As far as long car rides go, yesterday's wasn't so bad. I spent a lot of time thinking in between short conversations.

It all came down to a single conclusion.

You've just got to grow where you're planted. There's no sense in wasting your time with the could of, should have beens, if you're not living in the moment as it comes.

Sure, I thought to myself, I would have done a lot of things differently, if I could have seen the results prior to the decision. Maybe I wouldn't have been so naive to the arrogance of youth. Maybe I would have thought more of my future.

Sometimes though, it's hard to keep yourself from living in the past. In your head, you can change the things you said, open the door you shouldn't have shut, or leave the place you never should have been.
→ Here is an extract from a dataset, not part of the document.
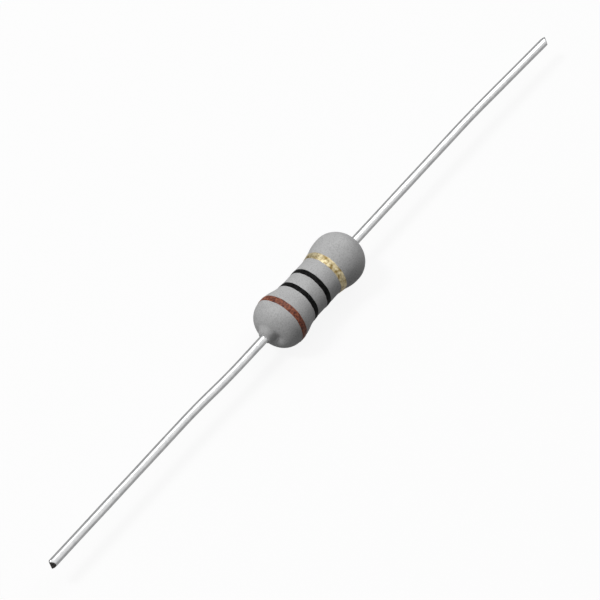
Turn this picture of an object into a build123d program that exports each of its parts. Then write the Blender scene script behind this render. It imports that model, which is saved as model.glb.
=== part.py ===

It's easy to trick yourself, that you can change things, just by wishing them so. Recreating your steps, making your life a shadow image of what it was before, just to convince yourself that nothing has changed, when everything has changed.

You hold yourself accountable for all the disappointments you've met up with in your life. Failing to forgive yourself, because you cannot forgive others who have let you down.

On the outside you're a rational thinking person, but on the inside your all messed up, an emotional cripple, scared of letting your guard down for a single second. Scared that the people you've been pushing away, will finally realize how much you've really needed them all along.

You dream that one hug could undo it all, one I'm sorry and the world would change. You wish that that is all it would take to be forgiven.

You wish that life could be as easy for you, as it is for the tree, growing precariously on an outcropping of rocks, roots penetrating deep into the soil, growing upwards and on, because it doesn't know, that it should fall.